SNP ministers were warned five years ago that they could well miss the 2025 deadline for dualling Scotland’s most dangerous road but kept it a secret, it has emerged.

Official papers obtained by a Holyrood committee show the cabinet was told in 2018 that privately financing the £3billion plan to dual the A9 between Perth and Inverness meant a longer timescale.

They also suggest the project cannot now be delivered until the 2030s and the cost has ballooned to between £4.5bn and £7.2bn, putting a question mark over its affordability.

The Government is already facing a £700m black hole in its capital budget for 2024/25. 

The Scottish Tories said the secrecy around the Government “stinks”, and singled out Michael Matheson for criticism, as he was transport secretary from 2018 to 2023.

Now health secretary, he is currently under investigation for claiming £3000 on his Holyrood expenses towards an £11,000 data roaming iPad bill run up by his children on holiday.

A Government source queried the Scottish Parliament's analysis, but acknowledged the deadline was ultimately missed because ministers did not prioritise finance for the A9.

The SNP first promised to dual 80 miles of the A9 in 11 sections in 2011, when it was costed at £3bn and acknowledged as the biggest infrastructure project in Scottish history.

The road has long been notorious for the number of fatalities which occur along it, many at points where single and dual carriageway sections cross over, with 12 fatalities last year. 

However there were multiple delays and dithering over the funding mechanism and only two sections covering 10 miles have so far been modernised.

In February this year, transport minister Jenny Gilruth finally admitted in parliament that the 2025 timescale was “simply no longer achievable”.

She blamed the failure of the latest contract tendering exercise on external factors including Covid, Brexit, the war in Ukraine, the UK mini-budget and high inflation.

She promised a revised timescale this autumn, but has yet to deliver it.

Now material released by Holyrood’s Citizen Participation Committee, which is considering a petition on dualling the A9, indicates the delays long pre-dated those factors.

The Committee obtained 74 documents provided to Scottish ministers between May 2012 and February this year containing “significant, previously unpublished, information”.

An analysis by Holyrood officials said ministers had “never formally agreed a mechanism” to procure the building of eight of the 11 sections.

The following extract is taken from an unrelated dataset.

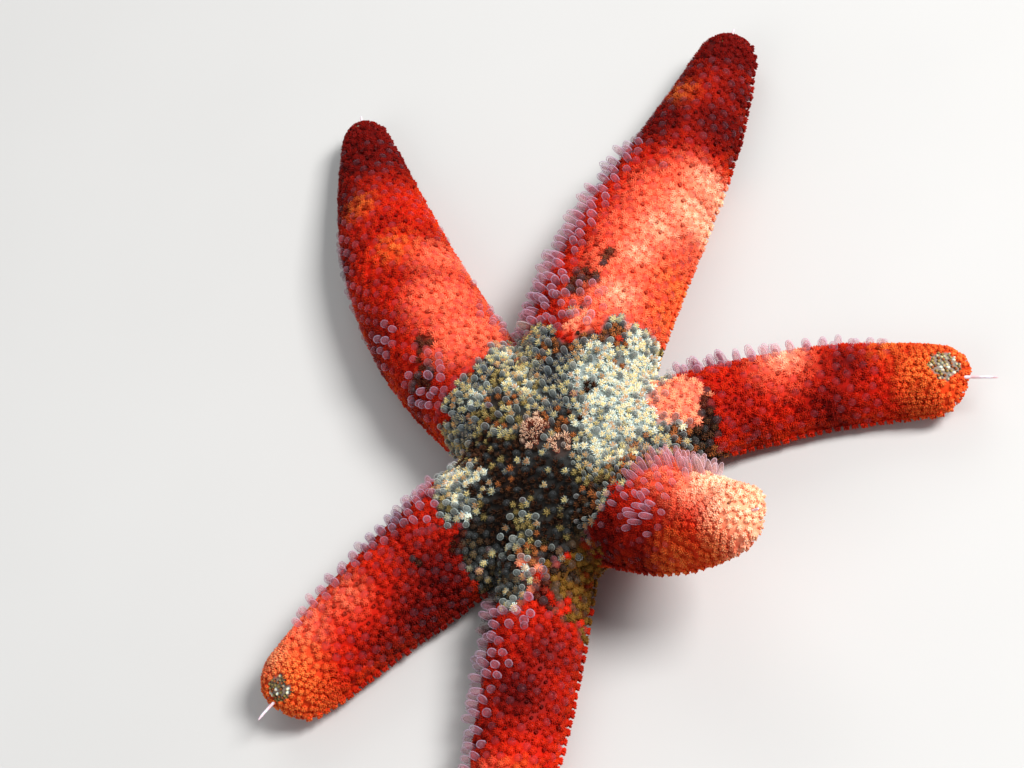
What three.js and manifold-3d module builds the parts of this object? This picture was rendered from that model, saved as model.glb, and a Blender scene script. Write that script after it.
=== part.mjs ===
// A six-armed sea star, life size, as a still museum model.
// Millimetres, +Z up. The disc is held a little above the floor, five arms rest on flats at z = 0,
// and one arm is raised. Sizes reach to the tips of the spinelets that cover the animal.
import * as THREE from "three";
import { mergeVertices } from "three/addons/utils/BufferGeometryUtils.js";
import Module from "manifold-3d";

const wasm = await Module();
wasm.setup();

// Driving dimensions, in millimetres and degrees.
const DISC_X = 0.1;
const DISC_Y = -6.85;
const DISC_RADIUS = 8.6;
const DISC_HEIGHT = 6.2;
const DISC_LIFT = 2;
const GAP = 0.3;

// The arm's section, as shares of its own half width or height.
const HEIGHT_TO_WIDTH = 0.67;
const ARCH_STEPS = 14;
const ARCH_POWER = 0.9;
const MARGIN_HEIGHT = 0.24;
const SOLE_EDGE = 0.8;
const GROOVE_EDGE = 0.2;
const GROOVE_DEPTH = 0.14;

const INNER_RINGS = 8;
const OUTER_RINGS = 7;
const TIP_RINGS = 5;
const ROOT_RINGS = 6;

const MOUTH_RADIUS = 2.6;
const MOUTH_DEPTH = 1.5;
const JAW_THICKNESS = 0.9;
const JAW_COUNT = 6;

const BUTTON = { x: -1, y: 1.7, radius: 0.9, depth: 0.8, stand: 0.3 };

const FEELER_RADIUS = 0.28;
const FEELER_SIDES = 8;

// The arms, lettered clockwise from the upper left as seen from above. heading is the way an arm
// sets out, bend turns it evenly over its reach, and hook turns its outer half further. widths
// are taken at a quarter, at 0.6 and at 0.95 of the reach. root is where the arm leaves the
// disc, and elbow and ocular are where its outer length and its tip begin, as shares of reach.
const LYING = { down: 0.55, lift: 1.2, liftFrom: 0.75, liftPower: 1.8 };
const RAISED = { down: Infinity, lift: 9.4, liftFrom: 0.14, liftPower: 1.4 };
const LENGTHS = { elbow: 0.66, ocular: 0.88 };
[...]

Mr Matheson was told in August 2018 that using private finance, which became the preferred option for the bulk of the project, meant the 2025 target date would be “unachievable”.

A paper presented to the full cabinet in November 2018 said the evolving approach “will mean the 2025 timescale is not achievable with the end date yet to be determined”.

A December 2021 discussion paper prepared by officials for Mr Matheson and then finance secretary John Swinney said the “earliest completion date” for a privately financed option would be 2032 and for a traditional public sector option 2034.

The former would cost £7.2bn over 30 years and the latter £4.5bn.

The paper said “both of these options would require re-prioritisation from other budgets and difficult choices about the affordability of other projects”.

In December last year, ministers were given two choices: pause the entire project indefinitely or push ahead with parts of it when budgets allowed. They chose the latter.

Tory MSP Graham Simpson said: “The charge sheet keeps growing against the scandal-ridden Michael Matheson.  

“This damning report exposes that when he was SNP transport secretary, he was fully aware that his government were never going to dual the A9 by 2025 – yet he covered this fact up.

“This secrecy in this SNP government stinks and the now-health secretary is at the heart of further deceit.

“Everyone who relies on the A9 feared the route would never be dualled in the SNP’s timeframe, but ministers shamefully only confirmed as much earlier this year.

“Even now, they still haven’t delivered an update on the A9 which they promised would come in the autumn. Their snail-paced progress has cost lives and this report lays bare their cover-up.

“No wonder the campaigners and rural-based Scots who depend on the A9 have lost all trust in this SNP Government.”

Jackson Carlaw, the chair of the Committee, added: “The evidence we’ve received is stark, revealing a piecemeal process, with concerns raised repeatedly about spiralling costs and delays to completion.

“It’s evident that the Scottish Government have known for a considerable length of time that the 2025 deadline was in jeopardy, however it’s less clear what action ministers have taken to address this.”

He said the committee will review the evidence when it meets on December 20, and consider whether to take evidence from Transport Scotland officials and previous ministers.

In a written submission to the committee, First Minister Humza Yousaf, himself a former transport minister, made clear his “continued determination to see the A9 dualled”.

He described upgrading the entire road to dual-carriageway as a “vital part” of Scottish Government efforts “to support the residents and businesses in the Highlands”.

He added the work was “also of national economic importance to Scotland”.

A Transport Scotland spokesperson said: "The advice provided in 2018 related specifically to the impact of moving to a Mutual Investment Model [private finace].

"It did not relate to a traditional capital funding model. It was in late 2022 that Transport Scotland knew with certainty that the 2025 date could not be achieved.”

The Government is expected to updat e parliament on the programme for completing the remaining sections in the coming days.